Pokemon Sun and Moon Analysis: Melemele Island

It's kinda weird to think about, but now we have to think about how Melemele Island was as an arc. How do you judge Pokemon in the same way as you would any other RPG?

The thing about Melemele is that it has the burden of starting off the adventure. Giving us our starter, teaching us the important battling loops, many of the Things that a Pokemon fan doesn't realise it's still important to be teaching the new players, as well as how Alola is going to play- both to new fans, who have no frame of reference, and for old fans, who need to be told about the new features specifically. And while it's doing that, it also needs to set up Lillie's arc, and USUM adds the Ultra Recon intrigue into the pile. It is a mess, and a mess that Pokemon has never exactly been good at dealing with. If you feel the cutscene bloat, that's just... a thing Pokemon has.
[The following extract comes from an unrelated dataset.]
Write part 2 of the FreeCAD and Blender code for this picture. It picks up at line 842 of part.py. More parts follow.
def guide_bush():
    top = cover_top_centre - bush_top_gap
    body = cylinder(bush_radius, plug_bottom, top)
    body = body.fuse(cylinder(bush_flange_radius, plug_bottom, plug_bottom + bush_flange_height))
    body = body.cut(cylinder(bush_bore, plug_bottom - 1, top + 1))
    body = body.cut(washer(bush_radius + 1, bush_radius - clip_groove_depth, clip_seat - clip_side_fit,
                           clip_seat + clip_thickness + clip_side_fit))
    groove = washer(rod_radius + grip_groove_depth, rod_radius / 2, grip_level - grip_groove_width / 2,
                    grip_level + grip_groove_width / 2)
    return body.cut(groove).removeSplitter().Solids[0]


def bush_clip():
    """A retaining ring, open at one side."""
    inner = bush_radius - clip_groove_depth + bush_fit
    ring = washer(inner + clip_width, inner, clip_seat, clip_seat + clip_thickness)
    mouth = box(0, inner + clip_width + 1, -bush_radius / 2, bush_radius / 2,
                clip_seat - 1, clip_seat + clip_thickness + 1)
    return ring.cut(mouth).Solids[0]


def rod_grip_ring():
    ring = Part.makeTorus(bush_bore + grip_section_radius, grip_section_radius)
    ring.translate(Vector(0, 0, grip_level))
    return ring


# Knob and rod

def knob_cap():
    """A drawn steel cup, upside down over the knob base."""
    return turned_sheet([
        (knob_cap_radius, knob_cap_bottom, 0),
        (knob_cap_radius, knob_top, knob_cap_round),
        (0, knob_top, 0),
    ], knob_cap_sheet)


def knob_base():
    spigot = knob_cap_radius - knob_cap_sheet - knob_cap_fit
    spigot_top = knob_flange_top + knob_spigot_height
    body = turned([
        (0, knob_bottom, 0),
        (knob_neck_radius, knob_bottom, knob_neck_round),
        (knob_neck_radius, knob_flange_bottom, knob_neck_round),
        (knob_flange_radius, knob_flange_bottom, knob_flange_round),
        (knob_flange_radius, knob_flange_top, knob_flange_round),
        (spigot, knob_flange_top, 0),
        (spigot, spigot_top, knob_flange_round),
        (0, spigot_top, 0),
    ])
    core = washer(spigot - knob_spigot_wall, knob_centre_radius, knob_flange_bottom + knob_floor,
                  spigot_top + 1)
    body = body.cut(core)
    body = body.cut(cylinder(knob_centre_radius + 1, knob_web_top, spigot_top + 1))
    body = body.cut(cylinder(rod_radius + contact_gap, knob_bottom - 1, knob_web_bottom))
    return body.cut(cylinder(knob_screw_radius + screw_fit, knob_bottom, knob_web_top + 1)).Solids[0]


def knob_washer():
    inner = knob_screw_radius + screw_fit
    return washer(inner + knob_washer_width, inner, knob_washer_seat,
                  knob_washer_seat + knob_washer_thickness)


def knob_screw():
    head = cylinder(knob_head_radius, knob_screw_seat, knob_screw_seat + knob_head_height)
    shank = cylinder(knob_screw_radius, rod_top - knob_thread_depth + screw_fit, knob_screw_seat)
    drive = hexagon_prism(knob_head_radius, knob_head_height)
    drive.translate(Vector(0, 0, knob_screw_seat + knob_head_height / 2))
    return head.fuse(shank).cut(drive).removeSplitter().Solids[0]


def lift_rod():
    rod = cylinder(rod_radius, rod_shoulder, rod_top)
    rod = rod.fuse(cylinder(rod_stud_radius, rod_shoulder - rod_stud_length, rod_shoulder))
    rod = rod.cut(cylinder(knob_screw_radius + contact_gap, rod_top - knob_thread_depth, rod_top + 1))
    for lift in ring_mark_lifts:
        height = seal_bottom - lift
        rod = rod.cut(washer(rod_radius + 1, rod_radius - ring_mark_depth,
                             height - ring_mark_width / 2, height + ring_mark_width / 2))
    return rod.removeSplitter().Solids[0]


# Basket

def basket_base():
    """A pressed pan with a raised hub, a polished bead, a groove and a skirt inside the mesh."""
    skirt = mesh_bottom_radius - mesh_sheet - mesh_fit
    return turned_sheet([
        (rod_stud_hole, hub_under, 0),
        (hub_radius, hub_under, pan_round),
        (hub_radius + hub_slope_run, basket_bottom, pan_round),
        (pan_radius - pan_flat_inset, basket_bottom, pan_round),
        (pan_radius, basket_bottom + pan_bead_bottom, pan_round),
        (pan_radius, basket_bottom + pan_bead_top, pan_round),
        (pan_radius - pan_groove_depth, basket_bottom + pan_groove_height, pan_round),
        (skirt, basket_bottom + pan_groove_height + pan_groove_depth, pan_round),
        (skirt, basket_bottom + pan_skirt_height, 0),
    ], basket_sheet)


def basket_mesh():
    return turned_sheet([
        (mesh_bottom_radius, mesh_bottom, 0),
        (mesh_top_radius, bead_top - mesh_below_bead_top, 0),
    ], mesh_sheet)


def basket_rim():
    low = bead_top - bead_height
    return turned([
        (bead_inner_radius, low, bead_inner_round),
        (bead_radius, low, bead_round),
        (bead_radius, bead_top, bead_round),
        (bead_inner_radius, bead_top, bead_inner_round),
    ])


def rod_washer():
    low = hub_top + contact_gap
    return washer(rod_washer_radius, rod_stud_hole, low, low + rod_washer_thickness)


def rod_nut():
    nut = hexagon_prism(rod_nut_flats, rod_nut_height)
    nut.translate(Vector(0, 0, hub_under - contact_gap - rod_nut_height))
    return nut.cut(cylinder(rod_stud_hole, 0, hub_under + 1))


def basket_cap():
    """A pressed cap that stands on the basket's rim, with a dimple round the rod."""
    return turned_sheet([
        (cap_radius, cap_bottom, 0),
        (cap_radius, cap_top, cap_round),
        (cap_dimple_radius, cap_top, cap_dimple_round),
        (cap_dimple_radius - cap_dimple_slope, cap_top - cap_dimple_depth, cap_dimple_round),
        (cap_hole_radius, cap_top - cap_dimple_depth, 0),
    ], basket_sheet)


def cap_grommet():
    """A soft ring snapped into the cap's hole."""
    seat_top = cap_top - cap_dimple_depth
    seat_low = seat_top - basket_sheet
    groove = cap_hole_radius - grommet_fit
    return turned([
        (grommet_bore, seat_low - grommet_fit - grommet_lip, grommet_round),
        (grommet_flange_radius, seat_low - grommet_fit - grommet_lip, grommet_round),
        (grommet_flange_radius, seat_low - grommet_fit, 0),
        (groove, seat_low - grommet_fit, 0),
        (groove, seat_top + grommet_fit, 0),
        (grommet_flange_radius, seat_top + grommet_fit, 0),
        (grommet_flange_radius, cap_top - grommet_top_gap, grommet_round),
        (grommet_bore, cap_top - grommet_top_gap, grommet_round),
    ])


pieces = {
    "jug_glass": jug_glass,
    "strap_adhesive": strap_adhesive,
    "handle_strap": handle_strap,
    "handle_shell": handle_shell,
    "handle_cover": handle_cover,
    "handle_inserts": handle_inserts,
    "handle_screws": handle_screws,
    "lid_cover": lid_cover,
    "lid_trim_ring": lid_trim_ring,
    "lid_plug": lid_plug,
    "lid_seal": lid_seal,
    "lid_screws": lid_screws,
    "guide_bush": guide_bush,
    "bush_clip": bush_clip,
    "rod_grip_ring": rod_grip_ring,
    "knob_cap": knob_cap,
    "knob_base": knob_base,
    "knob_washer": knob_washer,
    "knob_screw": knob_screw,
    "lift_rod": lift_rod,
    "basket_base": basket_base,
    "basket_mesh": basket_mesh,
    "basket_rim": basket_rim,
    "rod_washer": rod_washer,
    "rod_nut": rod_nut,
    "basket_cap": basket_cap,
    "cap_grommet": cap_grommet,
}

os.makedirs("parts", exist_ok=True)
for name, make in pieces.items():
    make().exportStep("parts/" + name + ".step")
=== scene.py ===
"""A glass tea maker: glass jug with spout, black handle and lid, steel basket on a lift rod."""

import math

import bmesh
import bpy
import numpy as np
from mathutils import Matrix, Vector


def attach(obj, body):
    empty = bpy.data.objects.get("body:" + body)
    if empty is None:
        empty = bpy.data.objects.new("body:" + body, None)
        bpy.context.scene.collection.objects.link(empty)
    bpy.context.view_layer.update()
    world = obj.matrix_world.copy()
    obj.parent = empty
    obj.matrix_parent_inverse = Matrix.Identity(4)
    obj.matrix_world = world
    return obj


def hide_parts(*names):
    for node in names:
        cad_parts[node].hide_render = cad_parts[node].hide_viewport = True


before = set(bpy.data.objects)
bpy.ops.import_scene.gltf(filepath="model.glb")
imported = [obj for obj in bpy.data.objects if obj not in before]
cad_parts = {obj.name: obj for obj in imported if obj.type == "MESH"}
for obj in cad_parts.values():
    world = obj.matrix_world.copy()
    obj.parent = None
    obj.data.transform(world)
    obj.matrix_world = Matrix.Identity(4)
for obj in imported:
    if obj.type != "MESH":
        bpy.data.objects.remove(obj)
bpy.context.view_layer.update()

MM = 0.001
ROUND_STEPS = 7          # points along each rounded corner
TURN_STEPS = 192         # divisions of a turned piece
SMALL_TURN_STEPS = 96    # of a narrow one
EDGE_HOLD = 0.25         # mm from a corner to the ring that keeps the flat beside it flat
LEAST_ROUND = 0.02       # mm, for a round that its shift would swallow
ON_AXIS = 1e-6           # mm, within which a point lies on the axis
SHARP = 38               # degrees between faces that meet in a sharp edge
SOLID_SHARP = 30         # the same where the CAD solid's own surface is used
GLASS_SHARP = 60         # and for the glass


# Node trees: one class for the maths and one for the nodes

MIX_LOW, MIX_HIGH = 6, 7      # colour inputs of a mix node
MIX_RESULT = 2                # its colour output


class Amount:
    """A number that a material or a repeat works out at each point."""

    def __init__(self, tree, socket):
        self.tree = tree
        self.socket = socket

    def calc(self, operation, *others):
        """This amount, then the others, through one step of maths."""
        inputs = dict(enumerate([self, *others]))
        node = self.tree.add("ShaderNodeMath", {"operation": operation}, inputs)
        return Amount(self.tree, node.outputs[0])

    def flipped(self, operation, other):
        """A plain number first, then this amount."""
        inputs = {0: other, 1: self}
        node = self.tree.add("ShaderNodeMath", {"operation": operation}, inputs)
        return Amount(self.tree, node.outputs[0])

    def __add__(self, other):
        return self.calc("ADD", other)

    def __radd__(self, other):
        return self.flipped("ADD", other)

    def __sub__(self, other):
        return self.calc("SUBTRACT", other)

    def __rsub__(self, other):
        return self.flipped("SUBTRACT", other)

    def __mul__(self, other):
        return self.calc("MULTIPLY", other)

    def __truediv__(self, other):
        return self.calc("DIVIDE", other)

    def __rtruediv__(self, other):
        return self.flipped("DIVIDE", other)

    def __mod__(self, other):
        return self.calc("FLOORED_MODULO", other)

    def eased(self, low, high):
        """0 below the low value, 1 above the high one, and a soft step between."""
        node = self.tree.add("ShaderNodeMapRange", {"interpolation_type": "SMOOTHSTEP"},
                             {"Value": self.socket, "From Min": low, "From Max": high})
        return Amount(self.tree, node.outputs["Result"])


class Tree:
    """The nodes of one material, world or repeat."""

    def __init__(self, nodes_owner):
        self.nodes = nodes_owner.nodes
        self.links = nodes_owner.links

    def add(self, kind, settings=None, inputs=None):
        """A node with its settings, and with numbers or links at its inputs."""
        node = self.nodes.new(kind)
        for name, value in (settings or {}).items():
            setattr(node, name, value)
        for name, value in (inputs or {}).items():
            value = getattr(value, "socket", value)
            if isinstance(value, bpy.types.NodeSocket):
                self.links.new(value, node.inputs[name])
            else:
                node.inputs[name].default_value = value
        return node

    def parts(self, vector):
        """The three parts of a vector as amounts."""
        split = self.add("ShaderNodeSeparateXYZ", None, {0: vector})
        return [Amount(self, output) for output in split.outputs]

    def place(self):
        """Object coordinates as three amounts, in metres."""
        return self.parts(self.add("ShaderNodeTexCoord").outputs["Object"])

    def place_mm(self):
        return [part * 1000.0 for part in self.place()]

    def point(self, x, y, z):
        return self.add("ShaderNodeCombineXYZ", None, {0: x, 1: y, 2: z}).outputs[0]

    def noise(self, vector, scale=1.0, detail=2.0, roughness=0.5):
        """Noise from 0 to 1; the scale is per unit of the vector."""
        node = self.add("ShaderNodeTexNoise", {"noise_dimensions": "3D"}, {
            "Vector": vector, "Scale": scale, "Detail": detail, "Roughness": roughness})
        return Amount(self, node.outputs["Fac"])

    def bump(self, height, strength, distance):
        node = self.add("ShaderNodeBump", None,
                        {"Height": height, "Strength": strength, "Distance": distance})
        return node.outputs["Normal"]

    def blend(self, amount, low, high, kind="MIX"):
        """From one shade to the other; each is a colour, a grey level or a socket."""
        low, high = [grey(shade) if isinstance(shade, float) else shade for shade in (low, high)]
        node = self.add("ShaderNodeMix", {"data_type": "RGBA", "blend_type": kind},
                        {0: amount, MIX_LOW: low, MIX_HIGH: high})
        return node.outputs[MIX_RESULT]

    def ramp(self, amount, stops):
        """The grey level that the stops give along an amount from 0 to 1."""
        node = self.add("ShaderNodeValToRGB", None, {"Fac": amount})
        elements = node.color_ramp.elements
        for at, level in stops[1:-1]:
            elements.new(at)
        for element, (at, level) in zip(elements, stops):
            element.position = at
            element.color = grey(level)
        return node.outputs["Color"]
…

How well did we come out the other end, then? Well, surprisingly, things aren't so bad the whole way down. Lillie's encounter with the Spearow sets up the Nebby storyline pretty effectively, giving just enough intrigue to explain pretty much everything. I prefer the version where we don't have our starter yet, but both versions do just fine. The Starter spiel's fine, the separate Pokedex spiel is a little weird but allows Rotom Pokedex to breathe, and then we get to the Trainer's School. It's a pretty neat way to dump a bunch of useful mechanics on us early, especially in USUM where they actually use it for that purpose, although I'm sure being advertised as an actual school doesn't help its reputation. SV was a bit of an improvement in this regard- although that claim oversells what SV's Academy is in practice.
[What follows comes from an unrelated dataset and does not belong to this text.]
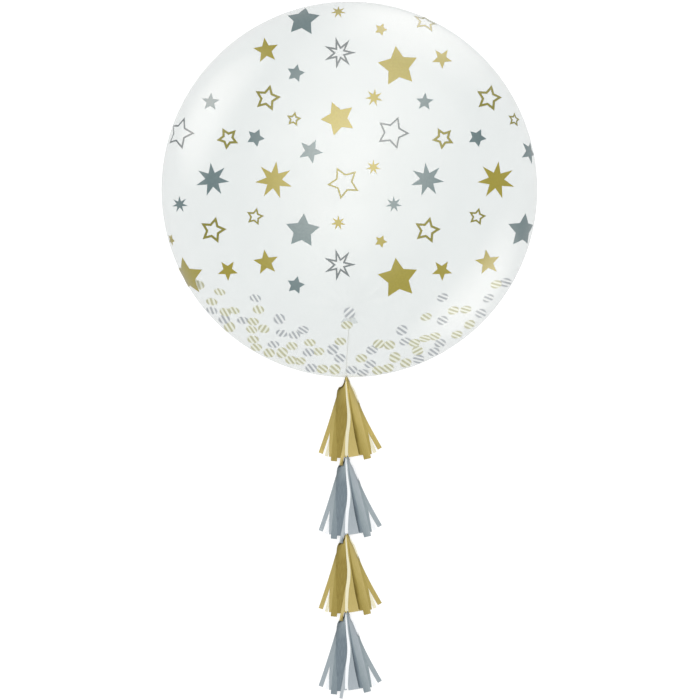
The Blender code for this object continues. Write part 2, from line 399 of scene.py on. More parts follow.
def knot_loop():
    route = []
    for step in range(KNOT_STEPS):
        angle = 2 * math.pi * step / KNOT_STEPS
        across = KNOT_SIZE * (math.sin(angle) + 2 * math.sin(2 * angle))
        along = KNOT_SIZE * (math.cos(angle) - 2 * math.cos(2 * angle))
        up = -KNOT_SIZE * 0.9 * math.sin(3 * angle)
        route.append(neck_place(across, up + TIE_RADIUS + 1.6 * STRING_DIAMETER, along))
    return route


tie_parts = [
    tube("turns", tie_turns(), STRING_DIAMETER * 0.98),
    tube("knot", knot_loop(), STRING_DIAMETER * 0.85, closed=True),
]
for part in tie_parts:
    select_only(part)
    bpy.ops.object.convert(target="MESH")
tie = join(tie_parts, "neck_string")
tie.data.materials.append(cotton)
bpy.ops.object.shade_smooth()
finish_piece(tie, ["neck_tie"])

# %% [markdown]
# ## The film
#
# The balloon is one skin of clear film, blown up to a ball. Its neck is pulled out, squeezed by the
# string and cut off straight. A ball is the natural start. The faces round one pole are extruded
# and drawn in, ring by ring, and the gathers that the tie makes run out onto the ball.

# %% The ball with its neck drawn out
GATHERS = 12
BALL_SEGMENTS = 12 * GATHERS
BALL_RINGS = 72
MOUTH_RING = 2
NECK_STEPS = 9
NECK_END_STEPS = 6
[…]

After this comes Hau'oli, which is a blitz of cutscenes that have... well, there's a lot of fat here that could use trimming. Poke Finder was just a bad mechanic, dragging that with it. The character customisation cutscene has some important development to build on later. The Tauros joke was honestly pretty weird, I'm not sure it needed us to be involved in seeing it cleared. Team Skull at the Marina was done much better by USUM- having them hassle Hau for his amulet improves both Hau and Team Skull, and it fits in much better than having them hassle Ilima for stealing Pokemon. Stealing Pokemon isn't even really a Skull thing! I think they just got too used to villain teams doing this. Route 2 has another event for Skull to interfere with, to set up them interfering with Verdant Cavern's Trial, and while the Mantine Surf one was funny, this also throws weight behind the Verdant Cavern interference. Mild spoiler, but none of the other Trials actually have Skull interference. Between that and it being unclear how we solved the puzzle of Ilima's Trial without Skull's help, and I kinda want to call it out? Although in this case, more interference was probably the answer, not less. Skull's supposed to be big on challenging the Island Challenge, they need to actually do that.
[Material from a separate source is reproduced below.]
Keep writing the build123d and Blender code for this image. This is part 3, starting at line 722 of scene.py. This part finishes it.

And then we come to Route 3... and if I must speak truthfully, I am legitimately wondering if any of this is necessary. Sure, keep Route 3 and its Trainers for EXP purposes to give Hala a curve, but Nebby going into the Meadow doesn't expand on the Lillie story at all, and that was literally all this diversion was. There's a later area, unlocked as a reward for beating a Trial, that has no plot reason to visit it. Why not make this one the same thing? Failing that, maybe this was a good chance to have Lillie make the formal request for you to get involved with the matter of Nebby, rather than simply talking about Oricorio's forms. Lillie is going to form the backbone of the lategame story, because of her relationship with other essential characters, and I don't really think I can understate the importance of using her time in the earlygame properly. Even if we are to be kept in the dark on the important facts, there's still good time spent with her (time that changes context based on later reveals) and bad time spent with her (time that doesn't change the player's impressions at all). At least SM gets us off the island pretty cleanly after Hala, while USUM gets bogged down by the extra minigames it has to exposit about (and doing both badly).

In a USUM note, how is the Ultra Recon Squad? Well, remember what I said about good time and bad time? The Recons kind of exemplify "bad time". The Recons are mysterious characters whose importance will be revealed at fixed points in SM's preset plot, and I don't think the Ultra Recons needed many scenes on Melemele to establish them when it's going to take some time to reveal their goals- and explain why we should care. I mean, sure, throw in one or two of them- especially since we need to establish their shaky alliance with the player, but this is weighed down by the fact it's not going to be until like the end of Akala when we learn who their other ally is, and what they offer in comparison to us. Of course, people who played SM have a good idea who this other ally is and can make some guesses into reasoning and motive, but they're not the only people who their scenes are aimed at, are they?

And now we talk mechanically. This was an earlygame of a Pokemon game- a bit of a "press your best attack" fest until we get enough options that type coverage is something both sides need to be paying attention to. Pokemon can't- and honestly shouldn't- try to make it any more complicated than that. The most important part is, and always will be, the transition between "spam A" and "actually have coverage to care about". And there were far worse ideas than setting that transition somewhere around the Melemele -> Akala transition. Both from a level perspective (Pokemon start learning diverse moves around level 20) and especially with USUM's tutors and some choice TMs scattered around Melemele's ending and Akala's perspective, Akala Island is where you learn to start playing this game, and what better way to establish "you're on a new island" than by changing the flow of the game? Melemele shoulders a heavy burden, but it does so to try and prevent Akala from suffering under it too.